— BEGIN —
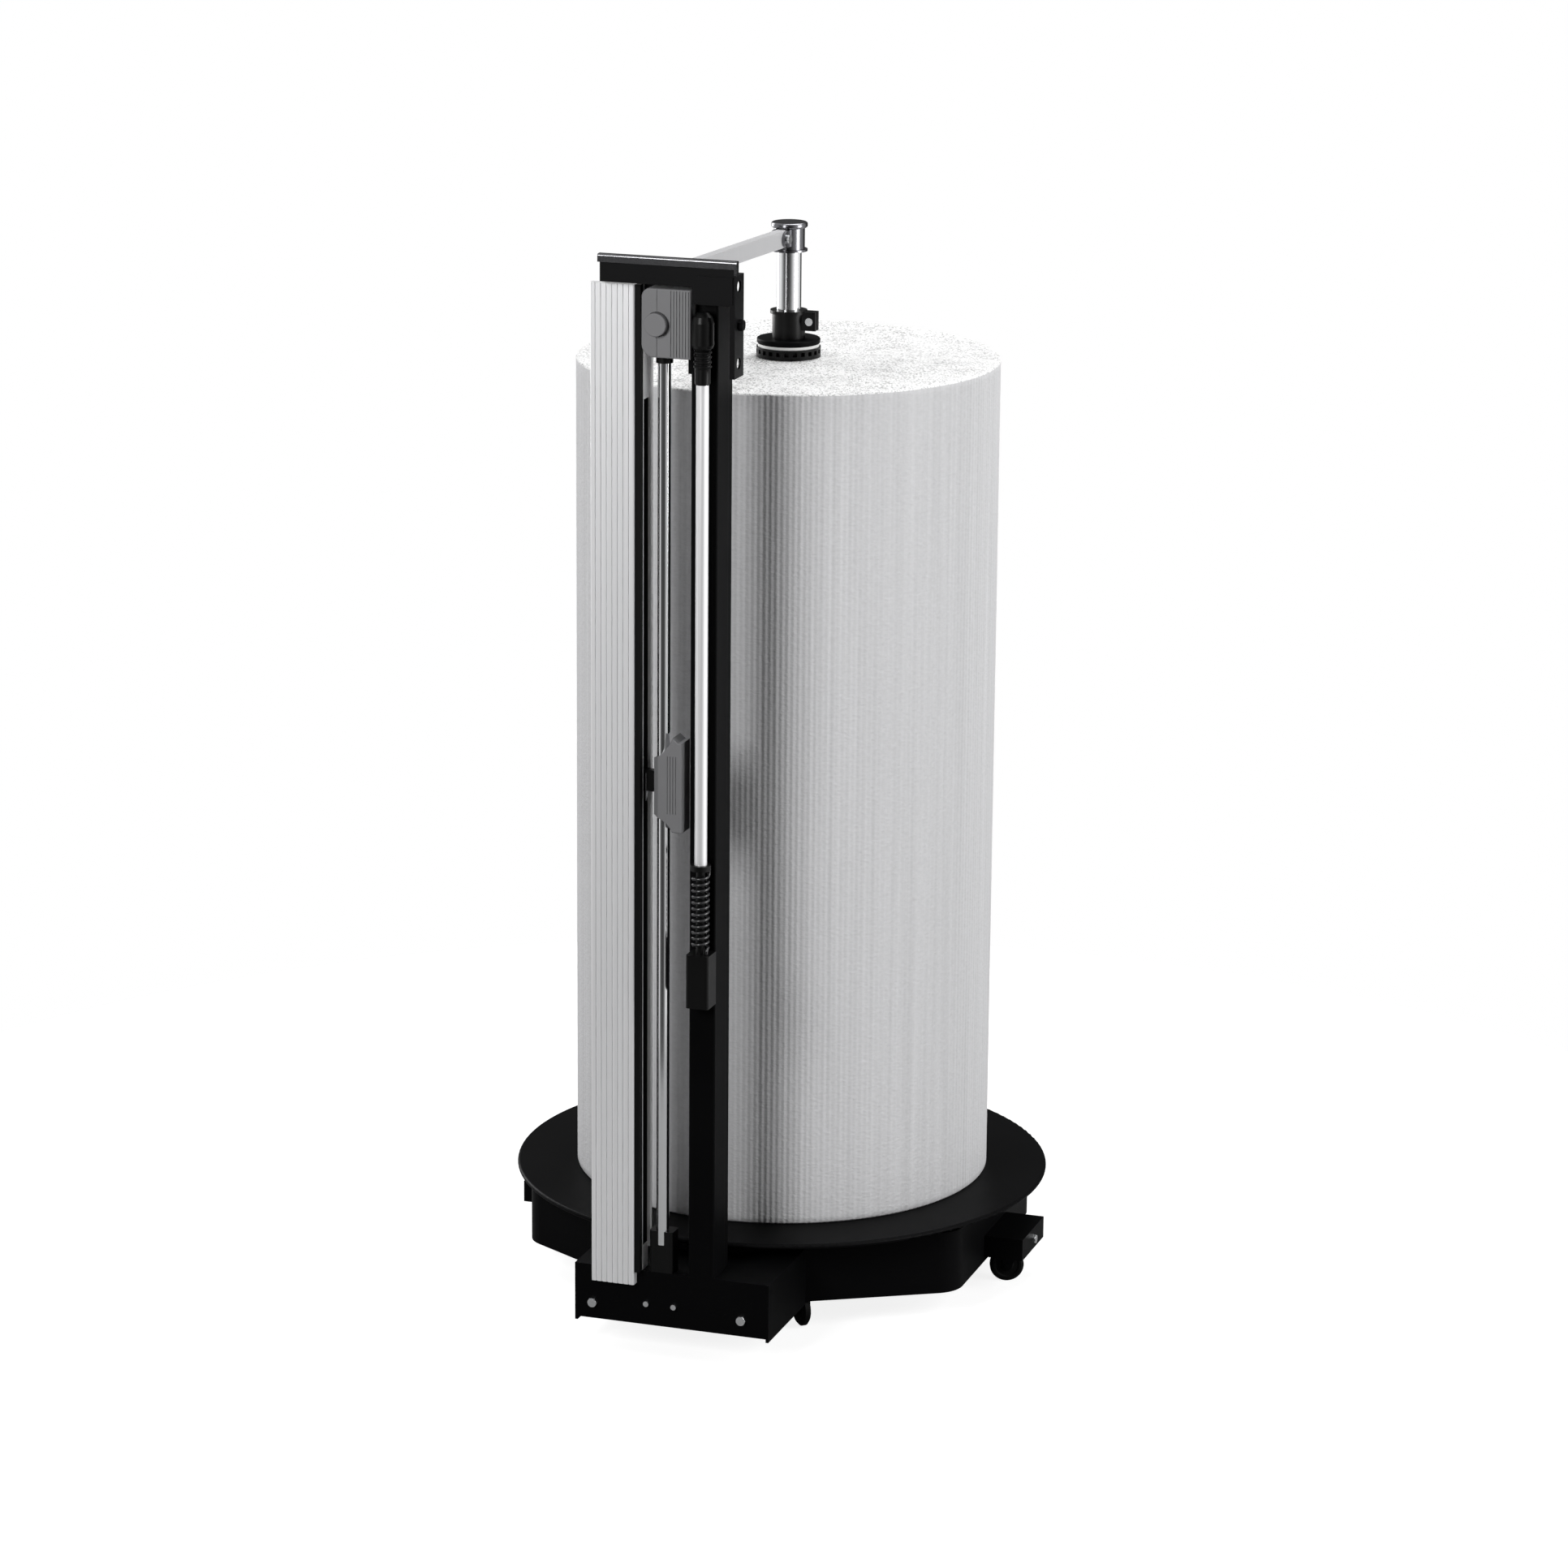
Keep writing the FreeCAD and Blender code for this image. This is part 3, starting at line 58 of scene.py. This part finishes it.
# Camera, fitted to the photograph's edges and ellipses
CAMERA_PLACE = Vector((2.3724, -7.0558, 2.704))
CAMERA_AZIMUTH = 18.459
CAMERA_ELEVATION = 14.818
CAMERA_ROLL = 0.463
FOCAL_PIXELS = 6559.4
IMAGE_PIXELS = 1932.0
SENSOR_MM = 36.0
CLIP_END = 100.0

# The wound roll
FLUTE_PITCH = 8.0 * MM
FLUTE_DEPTH = 0.28 * MM
STEPS_PER_FLUTE = 6
RIPPLE_ROUND = 40.0
RIPPLE_RISE = 3.0
RIPPLE_SHARE = 0.5
ROLL_EDGE = 2.5 * MM
LAYER_PITCH = 5.2 * MM
LAYER_DEPTH = 0.7 * MM
LAYER_FALL = 0.55
ROLL_ROWS = 150

# The spring in front of the post
SPRING_WIRE_RADIUS = 2.0 * MM
SPRING_WIRE_SIDES = 14
SPRING_MEAN = 10.6 * MM
SPRING_TURNS = 12
SPRING_BEND = 4.5 * MM
SPRING_STRAIGHT = 4.0 * MM
STEPS_PER_TURN = 32
STEPS_PER_BEND = 6
STEPS_PER_STRAIGHT = 3

# The knife rail's section, which also bounds the painted shade in its cavity
RAIL_WALL = 3.0 * MM
RAIL_LIP = 6.0 * MM
CAVITY_SLACK = 0.3 * MM

# The studio
FLOOR_RADIUS = 1.7
FLOOR_SEGMENTS = 96
FLOOR_GREY = 0.3
FLOOR_GLOW = 0.85
FILL_LIGHT = 0.04
LAMP_AIM = Vector((0.0, 0.0, 0.8))


def box_of(node):
    """A node's lowest and highest corners as vectors."""
    low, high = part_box(node)
    return Vector(low), Vector(high)


def centre_of(node):
    """The middle of a node's box."""
    low, high = box_of(node)
    return (low + high) / 2.0


# Materials

class Shader:
    """A node material with a Principled shader and helpers that add to it."""

    def __init__(self, name, color, roughness, metallic=0.0, specular=0.5):
        self.material = bpy.data.materials.new(name)
        self.material.use_nodes = True
        self.nodes = self.material.node_tree.nodes
        self.links = self.material.node_tree.links
        self.principled = self.nodes["Principled BSDF"]
        self.color = color
        self.roughness = roughness
        self.principled.inputs["Base Color"].default_value = (*color, 1.0)
        self.principled.inputs["Roughness"].default_value = roughness
        self.principled.inputs["Metallic"].default_value = metallic
        self.principled.inputs["Specular IOR Level"].default_value = specular
        self.place = self.add("ShaderNodeTexCoord").outputs["Object"]
        self.height = None

    def add(self, kind, **settings):
        """A new node with some of its properties set."""
        node = self.nodes.new(kind)
        for key, value in settings.items():
            setattr(node, key, value)
        return node

    def stretched(self, x, y, z):
        """Object coordinates scaled on each axis."""
        mapping = self.add("ShaderNodeMapping")
        mapping.inputs["Scale"].default_value = (x, y, z)
        self.links.new(self.place, mapping.inputs["Vector"])
        return mapping.outputs["Vector"]

    def noise(self, scale, detail=3.0, vector=None, rough=0.55):
        """Noise in object space."""
        node = self.add("ShaderNodeTexNoise")
        node.inputs["Scale"].default_value = scale
        node.inputs["Detail"].default_value = detail
        node.inputs["Roughness"].default_value = rough
        self.links.new(vector or self.place, node.inputs["Vector"])
        return node.outputs["Fac"]

    def ranged(self, value, low, high, start=0.0, end=1.0):
        """A value moved from one range to another."""
        node = self.add("ShaderNodeMapRange")
        node.inputs["From Min"].default_value = start
        node.inputs["From Max"].default_value = end
        node.inputs["To Min"].default_value = low
        node.inputs["To Max"].default_value = high
        self.links.new(value, node.inputs["Value"])
        return node.outputs["Result"]

    def maths(self, operation, first, second):
        """One arithmetic step between two values."""
        node = self.add("ShaderNodeMath", operation=operation)
        for socket, value in zip(node.inputs, (first, second)):
            if isinstance(value, (int, float)):
                socket.default_value = value
            else:
                self.links.new(value, socket)
        return node.outputs["Value"]

    def vary_color(self, value, dark, light):
        """Base colour between two shades of the first colour."""
        mix = self.add("ShaderNodeMix", data_type="RGBA")
        mix.inputs["A"].default_value = (*[c * dark for c in self.color], 1.0)
        mix.inputs["B"].default_value = (*[c * light for c in self.color], 1.0)
        self.links.new(value, mix.inputs["Factor"])
        self.links.new(mix.outputs["Result"], self.principled.inputs["Base Color"])

    def vary_roughness(self, value, spread):
        """Roughness that wanders about its middle value."""
        result = self.ranged(value, self.roughness - spread, self.roughness + spread)
        self.links.new(result, self.principled.inputs["Roughness"])

    def bump(self, value, depth):
        """A height in metres, added on any bump so far."""
        node = self.add("ShaderNodeBump")
        node.inputs["Strength"].default_value = 1.0
        node.inputs["Distance"].default_value = depth
        self.links.new(value, node.inputs["Height"])
        if self.height is not None:
            self.links.new(self.height, node.inputs["Normal"])
        self.height = node.outputs["Normal"]
        self.links.new(self.height, self.principled.inputs["Normal"])


def powder_coat(name, color, roughness, specular):
    """Black powder coat with a fine orange peel and slight handling marks."""
    shader = Shader(name, color, roughness, specular=specular)
    shader.bump(shader.noise(420.0, 2.0), 0.06 * MM)
    wear = shader.noise(9.0, 5.0)
    shader.vary_roughness(wear, 0.08)
    shader.vary_color(wear, 0.75, 1.35)
    return shader.material


def anodised(name, color, metallic):
    """Natural anodised aluminium, drawn along Z."""
    shader = Shader(name, color, 0.38, metallic=metallic)
    streaks = shader.noise(1.0, 3.0, shader.stretched(900.0, 900.0, 2.5))
    shader.vary_color(streaks, 0.93, 1.07)
    shader.vary_roughness(streaks, 0.07)
    shader.bump(streaks, 0.012 * MM)
    return shader.material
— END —
Repeat the lines above exactly.

**EXERCISE RESPONSE**.
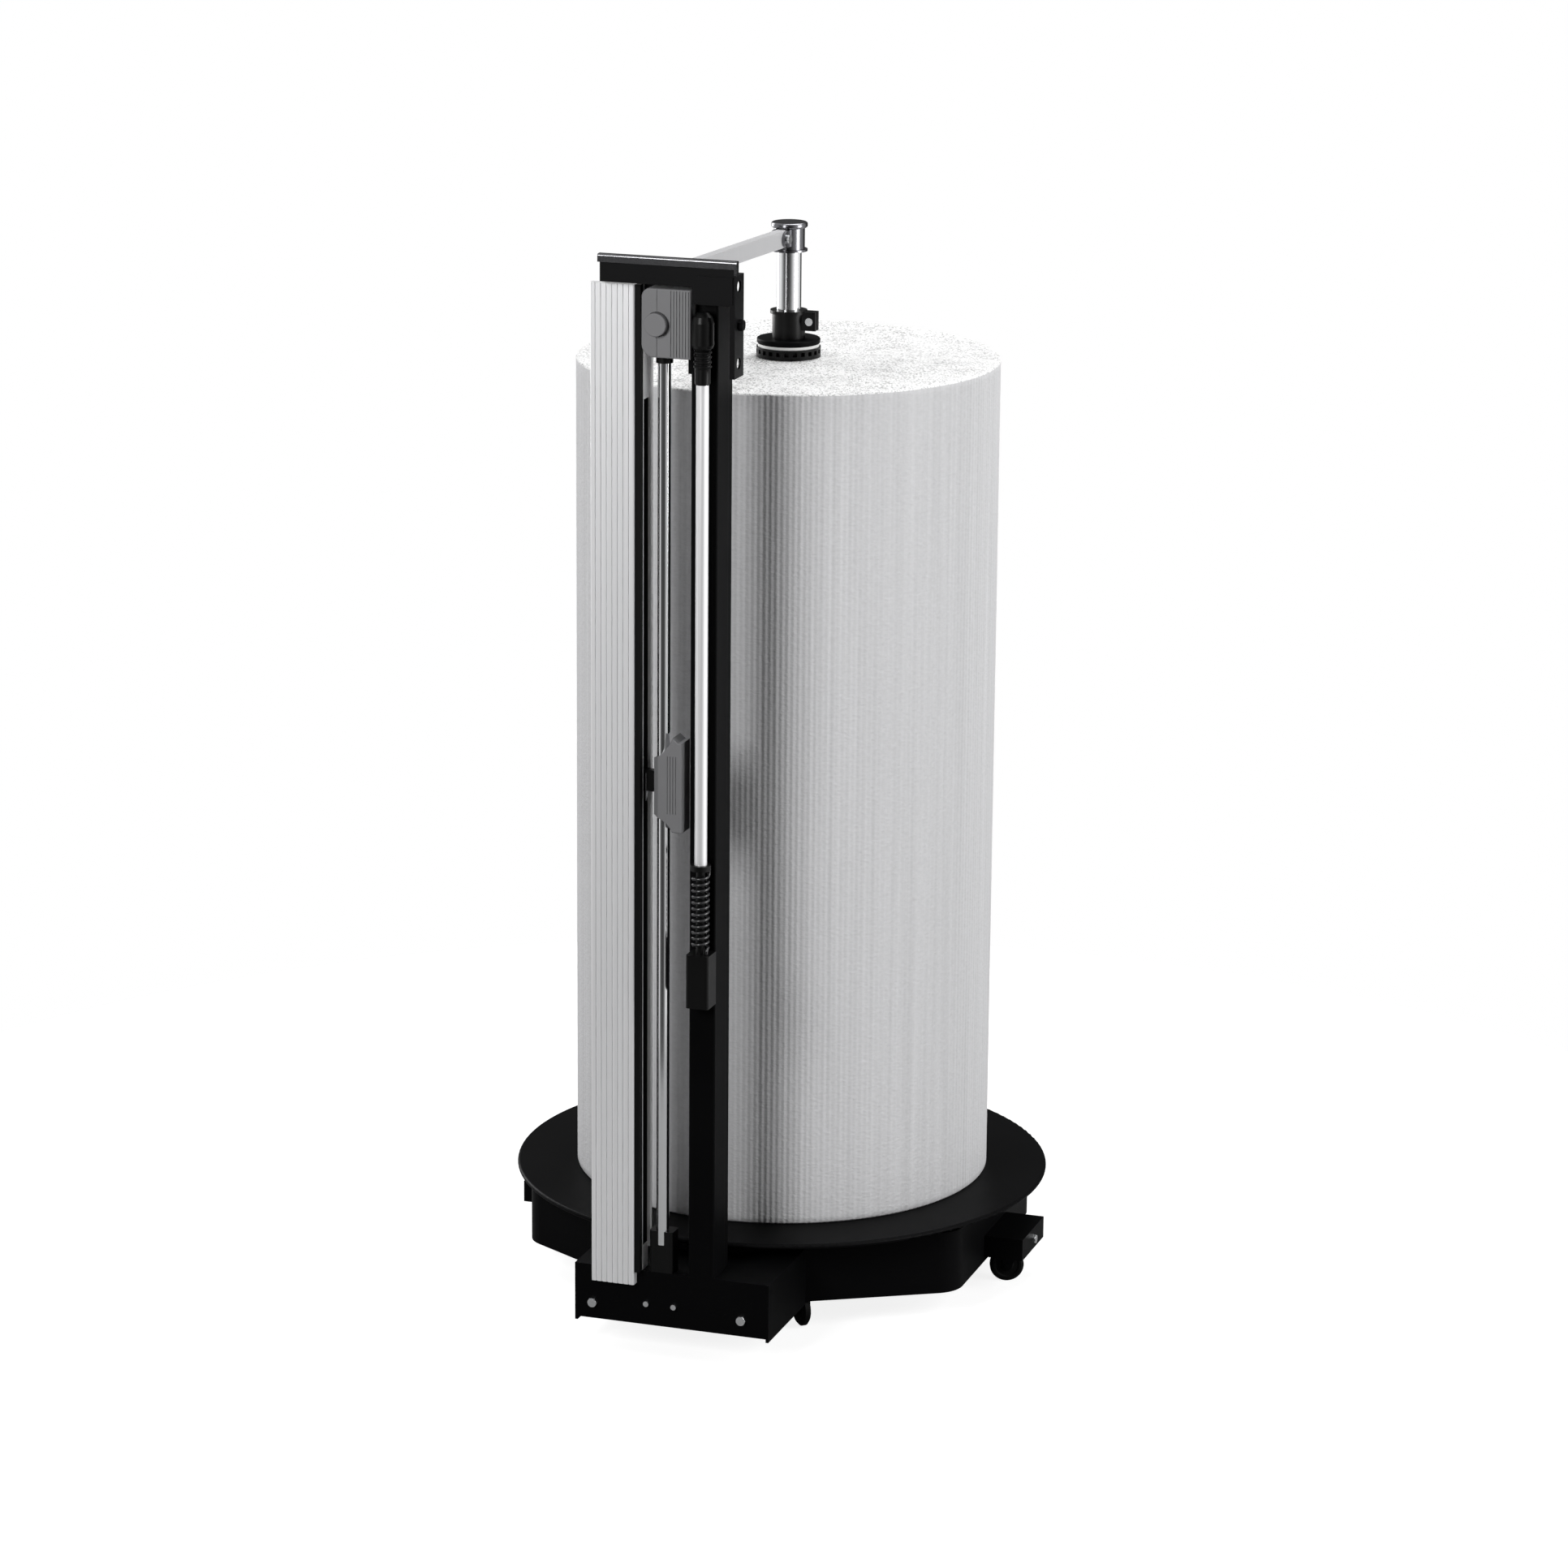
Keep writing the FreeCAD and Blender code for this image. This is part 3, starting at line 58 of scene.py. This part finishes it.
# Camera, fitted to the photograph's edges and ellipses
CAMERA_PLACE = Vector((2.3724, -7.0558, 2.704))
CAMERA_AZIMUTH = 18.459
CAMERA_ELEVATION = 14.818
CAMERA_ROLL = 0.463
FOCAL_PIXELS = 6559.4
IMAGE_PIXELS = 1932.0
SENSOR_MM = 36.0
CLIP_END = 100.0

# The wound roll
FLUTE_PITCH = 8.0 * MM
FLUTE_DEPTH = 0.28 * MM
STEPS_PER_FLUTE = 6
RIPPLE_ROUND = 40.0
RIPPLE_RISE = 3.0
RIPPLE_SHARE = 0.5
ROLL_EDGE = 2.5 * MM
LAYER_PITCH = 5.2 * MM
LAYER_DEPTH = 0.7 * MM
LAYER_FALL = 0.55
ROLL_ROWS = 150

# The spring in front of the post
SPRING_WIRE_RADIUS = 2.0 * MM
SPRING_WIRE_SIDES = 14
SPRING_MEAN = 10.6 * MM
SPRING_TURNS = 12
SPRING_BEND = 4.5 * MM
SPRING_STRAIGHT = 4.0 * MM
STEPS_PER_TURN = 32
STEPS_PER_BEND = 6
STEPS_PER_STRAIGHT = 3

# The knife rail's section, which also bounds the painted shade in its cavity
RAIL_WALL = 3.0 * MM
RAIL_LIP = 6.0 * MM
CAVITY_SLACK = 0.3 * MM

# The studio
FLOOR_RADIUS = 1.7
FLOOR_SEGMENTS = 96
FLOOR_GREY = 0.3
FLOOR_GLOW = 0.85
FILL_LIGHT = 0.04
LAMP_AIM = Vector((0.0, 0.0, 0.8))


def box_of(node):
    """A node's lowest and highest corners as vectors."""
    low, high = part_box(node)
    return Vector(low), Vector(high)


def centre_of(node):
    """The middle of a node's box."""
    low, high = box_of(node)
    return (low + high) / 2.0


# Materials

class Shader:
    """A node material with a Principled shader and helpers that add to it."""

    def __init__(self, name, color, roughness, metallic=0.0, specular=0.5):
        self.material = bpy.data.materials.new(name)
        self.material.use_nodes = True
        self.nodes = self.material.node_tree.nodes
        self.links = self.material.node_tree.links
        self.principled = self.nodes["Principled BSDF"]
        self.color = color
        self.roughness = roughness
        self.principled.inputs["Base Color"].default_value = (*color, 1.0)
        self.principled.inputs["Roughness"].default_value = roughness
        self.principled.inputs["Metallic"].default_value = metallic
        self.principled.inputs["Specular IOR Level"].default_value = specular
        self.place = self.add("ShaderNodeTexCoord").outputs["Object"]
        self.height = None

    def add(self, kind, **settings):
        """A new node with some of its properties set."""
        node = self.nodes.new(kind)
        for key, value in settings.items():
            setattr(node, key, value)
        return node

    def stretched(self, x, y, z):
        """Object coordinates scaled on each axis."""
        mapping = self.add("ShaderNodeMapping")
        mapping.inputs["Scale"].default_value = (x, y, z)
        self.links.new(self.place, mapping.inputs["Vector"])
        return mapping.outputs["Vector"]

    def noise(self, scale, detail=3.0, vector=None, rough=0.55):
        """Noise in object space."""
        node = self.add("ShaderNodeTexNoise")
        node.inputs["Scale"].default_value = scale
        node.inputs["Detail"].default_value = detail
        node.inputs["Roughness"].default_value = rough
        self.links.new(vector or self.place, node.inputs["Vector"])
        return node.outputs["Fac"]

    def ranged(self, value, low, high, start=0.0, end=1.0):
        """A value moved from one range to another."""
        node = self.add("ShaderNodeMapRange")
        node.inputs["From Min"].default_value = start
        node.inputs["From Max"].default_value = end
        node.inputs["To Min"].default_value = low
        node.inputs["To Max"].default_value = high
        self.links.new(value, node.inputs["Value"])
        return node.outputs["Result"]

    def maths(self, operation, first, second):
        """One arithmetic step between two values."""
        node = self.add("ShaderNodeMath", operation=operation)
        for socket, value in zip(node.inputs, (first, second)):
            if isinstance(value, (int, float)):
                socket.default_value = value
            else:
                self.links.new(value, socket)
        return node.outputs["Value"]

    def vary_color(self, value, dark, light):
        """Base colour between two shades of the first colour."""
        mix = self.add("ShaderNodeMix", data_type="RGBA")
        mix.inputs["A"].default_value = (*[c * dark for c in self.color], 1.0)
        mix.inputs["B"].default_value = (*[c * light for c in self.color], 1.0)
        self.links.new(value, mix.inputs["Factor"])
        self.links.new(mix.outputs["Result"], self.principled.inputs["Base Color"])

    def vary_roughness(self, value, spread):
        """Roughness that wanders about its middle value."""
        result = self.ranged(value, self.roughness - spread, self.roughness + spread)
        self.links.new(result, self.principled.inputs["Roughness"])

    def bump(self, value, depth):
        """A height in metres, added on any bump so far."""
        node = self.add("ShaderNodeBump")
        node.inputs["Strength"].default_value = 1.0
        node.inputs["Distance"].default_value = depth
        self.links.new(value, node.inputs["Height"])
        if self.height is not None:
            self.links.new(self.height, node.inputs["Normal"])
        self.height = node.outputs["Normal"]
        self.links.new(self.height, self.principled.inputs["Normal"])


def powder_coat(name, color, roughness, specular):
    """Black powder coat with a fine orange peel and slight handling marks."""
    shader = Shader(name, color, roughness, specular=specular)
    shader.bump(shader.noise(420.0, 2.0), 0.06 * MM)
    wear = shader.noise(9.0, 5.0)
    shader.vary_roughness(wear, 0.08)
    shader.vary_color(wear, 0.75, 1.35)
    return shader.material


def anodised(name, color, metallic):
    """Natural anodised aluminium, drawn along Z."""
    shader = Shader(name, color, 0.38, metallic=metallic)
    streaks = shader.noise(1.0, 3.0, shader.stretched(900.0, 900.0, 2.5))
    shader.vary_color(streaks, 0.93, 1.07)
    shader.vary_roughness(streaks, 0.07)
    shader.bump(streaks, 0.012 * MM)
    return shader.material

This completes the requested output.